The last major event Holman booked for the New York City Breakers was at the London Contemporary Dance Trust in 1987.
“By then the gigs were dying out. It was seen as a passing fad. The media had moved on and the breakers were starting to go their different ways,” he said.
But elsewhere, the party went on.
“As with a lot of cultural movements that start in America, like jazz, rock ‘n’ roll and blues; they die out here only to find a new life and a new identity overseas. Same happened with breaking,” Holman added.
By the late 1990s, Holman was getting invites to hip-hop conventions all over the world, with interest in Australia, Asia, Europe and South America.
He hosted panels and lectures about the breaking movement, watched breaking films and took part in dance workshops where the original dancers had been asked to make an appearance.
One young Polish dance crew even made a point of showing him they’d learned a routine from Graffiti Rock, move for move. But not all breakers were as welcoming.
“I used to get a lot of screwy looks from some of the breakers when I showed up,” said Holman.
“They would say: ‘Oh, you’re the one trying to push this as a sport, trying to kill the art form.’

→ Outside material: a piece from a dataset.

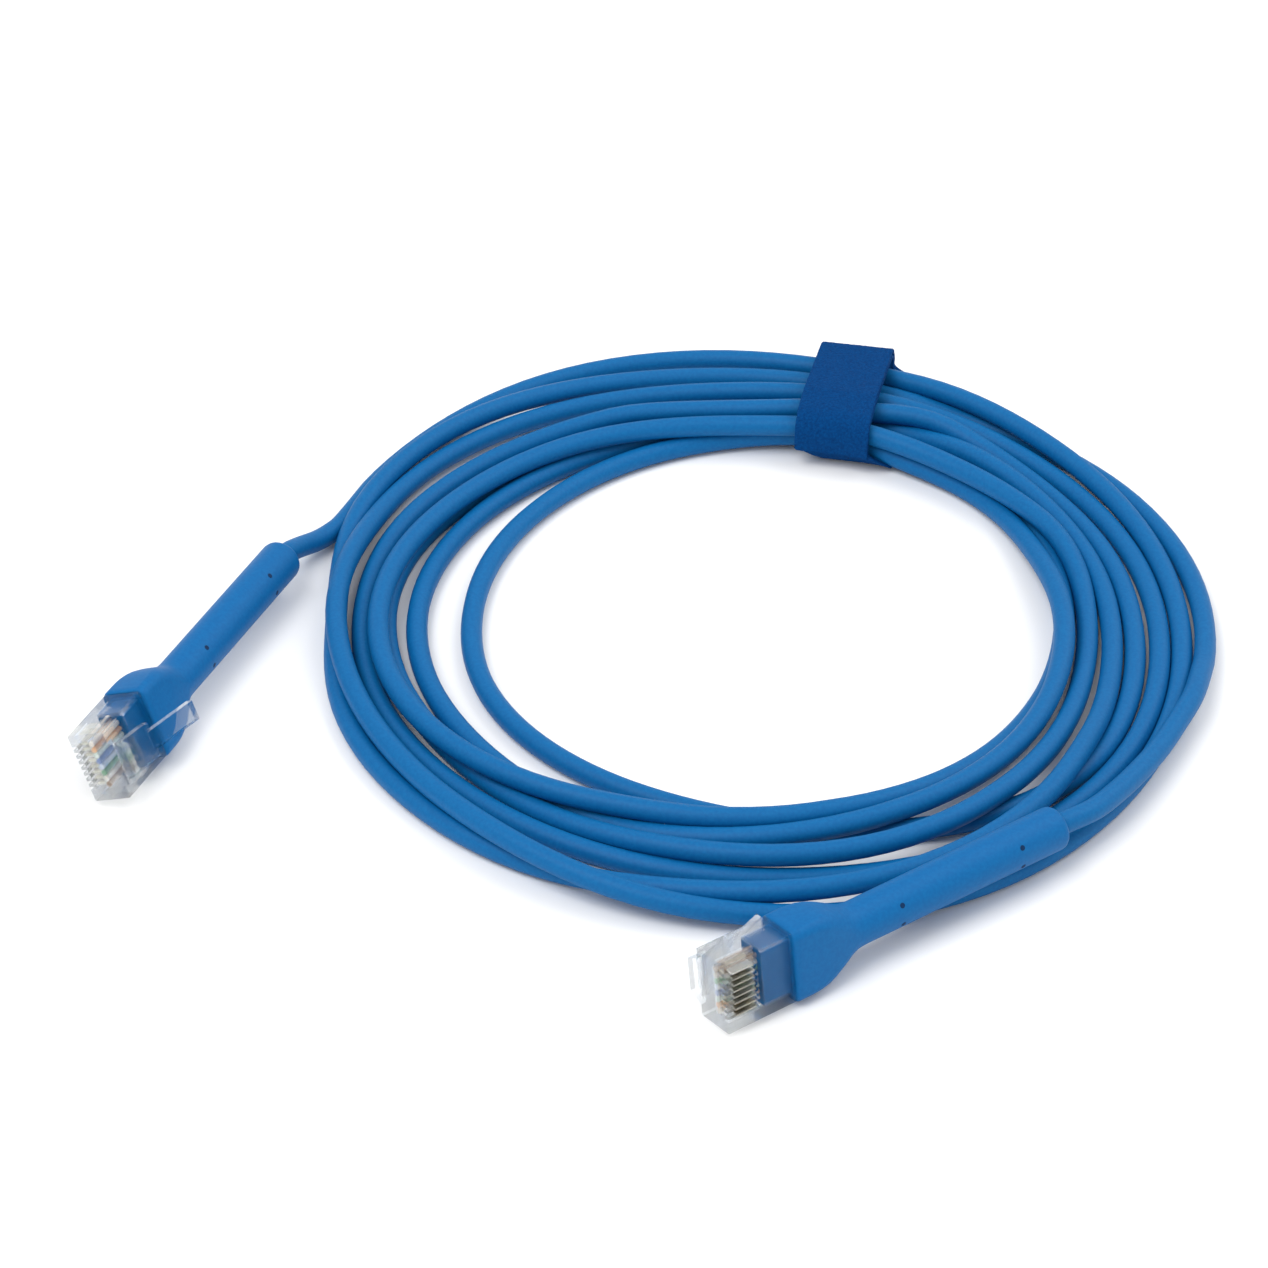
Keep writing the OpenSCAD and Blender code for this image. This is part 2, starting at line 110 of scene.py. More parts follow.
# The coil, turn by turn from lead A to lead B: the travel angle in degrees, clockwise from the west
# side, and the radius and height of the cable's centre in mm.
LO = FLOOR_Z
TURNS = [
    [(30, 75, LO), (45, 76.3, LO), (60, 80.2, 2.5), (75, 79.6, 2.4), (90, 78.6, 2.6),
     (103, 75.2, 3.6), (115, 71, 4.7), (125, 68.5, 5.2), (135, 68, 4.9), (150, 67.6, 3.6),
     (165, 67.3, 2), (180, 66.9, LO), (190, 67, LO), (200, 68.3, LO), (207, 69.5, LO),
     (214, 70.6, LO), (225, 72, LO), (235, 74.9, LO), (245, 77.4, LO), (260, 78.1, LO),
     (270, 78.3, 1.9), (280, 78.2, 3.3), (290, 77.3, 4.2), (300, 75.5, 5.2), (315, 70.8, 4.4),
     (330, 69.3, 4.3), (345, 68.4, 4.2), (360, 68.1, 4.2)],
    [(15, 68.6, 3.7), (30, 69.4, 2.3), (45, 71.6, LO), (60, 69.8, 2.5), (75, 66, 3.8),
     (90, 63.2, 4), (103, 63.6, 5.6), (115, 64.6, 5.2), (125, 65.2, 3.1), (135, 65.2, LO),
     (150, 64.2, LO), (165, 63.6, LO), (180, 63.3, LO), (190, 63.5, LO), (200, 65, LO),
     (207, 66.2, LO), (214, 67.4, LO), (225, 68.8, LO), (240, 70, LO), (255, 69.1, LO),
     (270, 68.5, LO), (290, 67.9, LO), (300, 67.4, LO), (315, 66.2, LO), (337, 65.4, LO),
     (360, 65.2, LO)],
    [(15, 65, LO), (30, 64.7, LO), (45, 64.9, LO), (60, 61.7, 3.3), (67, 60.2, 5.1),
     (75, 57.6, 5.2), (90, 55.1, 5), (103, 55.8, 5.8), (115, 59.2, 6.1), (120, 61, 5.4),
     (125, 61.6, 4), (135, 60.3, 1.9), (150, 59.8, LO), (165, 59.8, LO), (180, 59, LO),
     (200, 60.9, LO), (214, 64, LO), (225, 65.6, LO), (240, 63, LO), (255, 59, LO), (270, 55, LO),
     (285, 52.2, LO), (300, 51, LO), (315, 49.8, LO), (330, 49, LO), (345, 47.6, LO),
     (360, 46.1, LO)],
    [(16, 46.4, LO), (32, 47.2, LO), (45, 48.1, LO), (60, 50, LO), (75, 52.2, LO), (90, 53.9, 1.9),
     (103, 53.8, 2.95), (115, 52.9, 2.3), (125, 52.2, LO), (135, 52.8, LO), (142, 51.2, LO),
     (150, 49.2, 1.9), (165, 46.9, 3.8), (180, 47.9, 5.2), (200, 49.4, 5.2), (214, 51.9, 5.1),
     (225, 54.8, 4.7), (240, 57.5, 5.2), (255, 60, 5.2), (270, 62.8, 5.2), (280, 63, 3.8),
     (290, 62.2, 2.1), (300, 60, LO), (315, 57.6, LO), (330, 56.6, LO), (345, 56, LO),
     (360, 55.5, LO)],
    [(15, 55.1, LO), (30, 54.8, LO), (45, 54.7, LO), (60, 55, LO), (75, 55.8, LO), (90, 57.2, 1.9),
     (103, 57.2, 2.95), (115, 56, 2.3), (120, 55.3, 1.9), (125, 55.3, LO), (135, 56.1, LO),
     (142, 54.5, LO), (150, 52.5, LO), (165, 49.8, LO), (180, 48.3, LO), (195, 48.4, LO),
     (210, 49, LO), (225, 50.9, 2), (240, 53.8, 3.6), (255, 56.4, 5.2), (270, 58.7, 5.2),
     (280, 59, 5.2), (290, 59.2, 5.2), (300, 61, 5.2), (315, 63, 5.2), (337, 63.2, 5.2),
     (360, 61.5, 5.2)],
    [(15, 59.8, 5.2), (30, 57.4, 5.1), (45, 56.5, 4.9), (60, 55.3, 5.2), (75, 53.2, 5.2),
     (82, 51.4, 4.9), (90, 50.8, 3.9), (97, 52, 5.2), (103, 52.2, 5.6), (109, 52.1, 5.4),
     (115, 52, 5), (125, 51.4, 4.6), (135, 50.6, 4.5), (142, 50.9, 5.2), (150, 51, 5.3),
     (157, 52.4, 4.7), (165, 53.4, 3), (180, 51.8, LO), (200, 52.6, 2), (214, 55.4, 3.6),
     (225, 59.4, 4.9), (240, 63.3, 5.2), (255, 67.5, 5.2), (270, 68.2, 5.2), (280, 66.8, 4.6),
     (290, 65.3, 3.3), (300, 64, 2), (315, 61.4, LO), (337, 60.2, LO), (360, 62, LO)],
    [(15, 61, LO), (30, 59.3, LO), (45, 58.2, LO), (60, 58.3, LO), (75, 59.2, LO), (90, 60.6, 1.9),
     (103, 60.6, 2.95), (115, 59.4, 2.6), (120, 58.3, 3.3), (125, 57.4, 4.9), (135, 54.6, 5.1),
     (142, 55.2, 5.2), (146, 55.4, 4.5), (150, 55.7, 3.4), (165, 56.4, 2.1), (180, 55.6, 2.1),
     (200, 56.8, 2), (214, 60.4, 4), (225, 64.6, 5.2), (240, 70.2, 5.2), (255, 75, 5.2),
     (270, 76.6, 5.2), (280, 74.5, 3.5), (290, 74.2, LO), (300, 75.2, LO), (315, 73.4, LO),
     (330, 72, LO), (345, 71.5, LO), (360, 61.8, LO)],
    [(15, 71.5, 2.5), (22, 71.9, 4), (30, 72.6, 4.7), (39, 73.6, 5.2), (45, 73.9, 5.2),
     (60, 72.9, 4.8), (75, 72.3, 2.6), (90, 71.9, 2.6), (103, 69.5, 3.5), (115, 68.2, 2),
     (125, 69.7, LO), (135, 70.3, LO), (150, 71.3, LO), (165, 71.6, LO), (180, 70.7, LO),
     (192, 71.3, 2.9)],
]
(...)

“But I always felt the movement had a mind and life of its own. The culture itself is sentient. Hip-hop is now collectively a multi-billion dollar industry that’s impacted the world.
“There were the same debates about skateboarding and extreme sports. There was outcry at the thought of an art form being ‘judged’, with points and scoring. I’m sure figure skating was the same in the 1930s.
“But just consider the fact that this is a movement created in New York City; the capital of commerce, the belly of the capitalism beast. To question its path toward competition and commercialisation is naive at best.”
Debate aside, breaking’s remarkable battle the from Bronx’s sidewalks to the Olympic stage is gratifying for Holman, one of the few who grasped the potential of its power-moves and poetry more than four decades ago.